Tiempo después comienzan a salir de circulación los diablos rojos, ya que el presidente Martinelli implementa la modalidad de transporte Metrobús, medio que ya no utilizo gracias a la entrada en funcionamiento del Metro de Panamá. Mi historia con el transporte público es emotiva, y la puedo definir como de amor y odio, un sentimiento agridulce que comienza todas las mañanas a las 5:30, cuando abordo mi primer tren desde San Antonio, y digo primero porque debo combinar dos líneas de metro haciendo transbordo para llegar a mi oficina en Obarrio. Utilizo el metro diariamente para incrementar mi economía. Pocas veces encuentro asiento y cuando lo logro veo a personas de edad avanzada y me remuerde la conciencia, así que decido con mucho orgullo levantarme y decir lo siguiente: “Señora, por favor, tome mi asiento”, palabras que son casi impronunciables por lo cansada que puedo estar en ese momento, pero por más cansada que esté siempre que veo a alguien de edad avanzada o a embarazadas, les cedo mi asiento.
Cuando voy en el metro veo algunas fallas en el sistema, desde que pongo un pie en la estación me pasa algo, lo más frecuente es ser ‘aplastada’ por una estampida de personas desesperadas por entrar y alcanzar un asiento, hasta ir amontonada como en aquellos diablos rojos de antaño, que por la multitud y el aire acondicionado del vagón poco se siente. ¿Pueden imaginarse la desesperación y los olores que emanan en esta situación? Pero siempre recuerdo algo, ver el lado positivo de la vida, y digo positivo porque si no existiera el metro me tocaría tomar otro transporte que con seguridad sería abismalmente menos agradable. Por momentos, mientras realizo mi recorrido diario me pongo a pensar en las personas con salario mínimo, en cómo hacen para que les alcance, mensualmente gasto en transporte 120 dólares desglosados de la siguiente forma: 40.00 para transporte en metro y 80.00 para transporte en taxi.

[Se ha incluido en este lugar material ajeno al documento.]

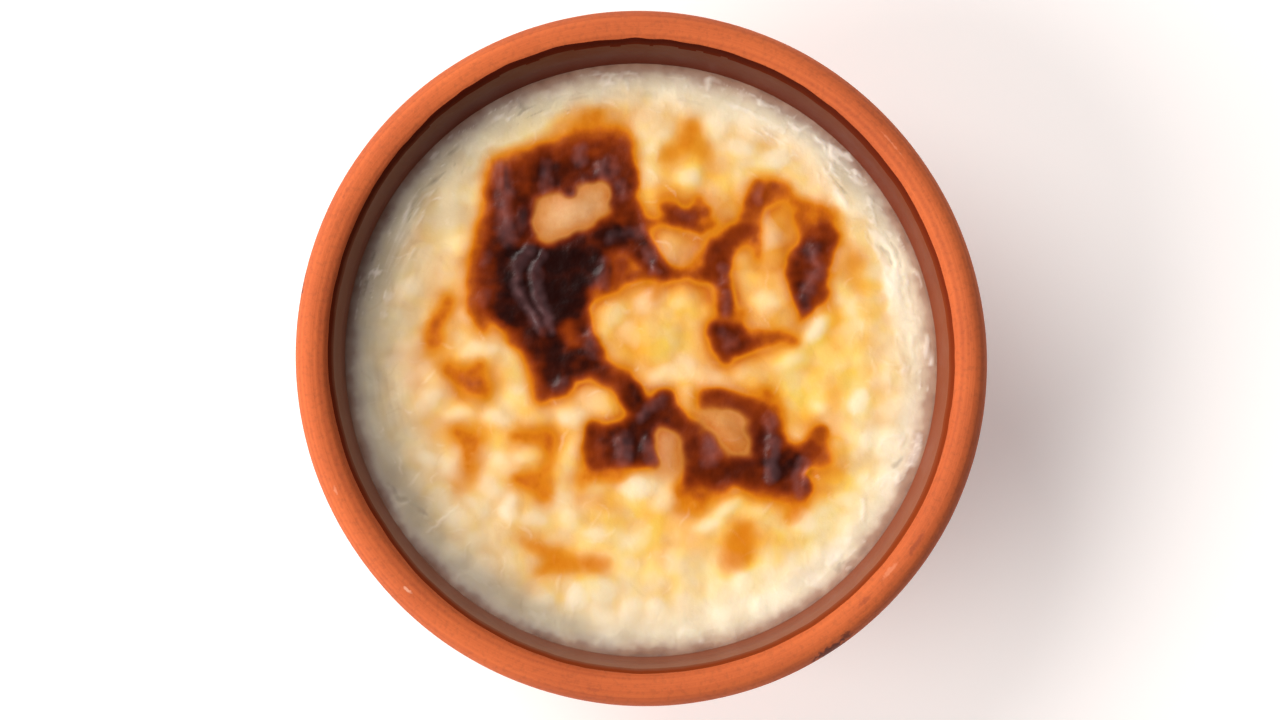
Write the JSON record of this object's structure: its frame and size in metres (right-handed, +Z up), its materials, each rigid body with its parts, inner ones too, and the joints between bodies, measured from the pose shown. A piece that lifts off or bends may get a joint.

Como ven, es una locura lo que gastamos en transporte sin contar que para economizar camino alrededor de 10 minutos de la estación del metro hasta mi trabajo.
Mis vivencias en el transporte público van cuesta abajo y sin freno, y el transporte selectivo (taxis) no es la excepción. Es como una montaña rusa de emociones y digo de emociones porque siempre me pasa algo, desde el típico “no voy” (que gracias a Uber ha mermado un poco), hasta montarme en un taxi y ser arrollada ¡sí, arrollada! Difícil de narrar y muchos pensarán que es una historia ficticia, pero lo que estoy a punto de contar es una anécdota de la vida real: Un buen día, mi hermana me pide acompañarla al salón de belleza, en Los Pueblos, para agilizar nuestra llegada ella pide un Indriver. Esperamos algunos minutos y vemos llegar el carro, que era un taxi, así que procedimos a subirnos, recuerdo que era un señor de unos 60 años, mi hermana aborda el auto y yo, delicadamente, subo una pierna para montarme dejando abajo la otra, cuando estoy a punto de completar mi ingreso al carro el conductor arranca pasándome la llanta en el pie que me quedaba abajo y yo empiezo a pegarle al techo del carro para que él parara. Iba como en caballito, mi hermana no podía pronunciar palabra, ya que claramente estaba afectada, y no por mí, sino por el ataque de risa que le había causado la escena. El hombre -al percatarse- frena y yo queriéndome meter al carro, el hombre pisa el acelerador para atrás y me pisa de nuevo el pie, he decidido pensar que le ganaron los nervios. Al final logro montarme al taxi, veo a mi hermana llorando de la risa, al señor apenado conmigo y me quedo pensando si habría sido error mío por entrar lentamente al auto o habría sido culpa del señor por no esperar que las dos estuviésemos claramente sentadas, pienso que estas situaciones le pueden acontecer a cualquiera. Haciendo recuento de los daños, solo tuve magullones y algo de inflamación en el pie. Mis historias en el transporte público (¡y no público!) son de nunca acabar y espero -más adelante- poder contarles otras.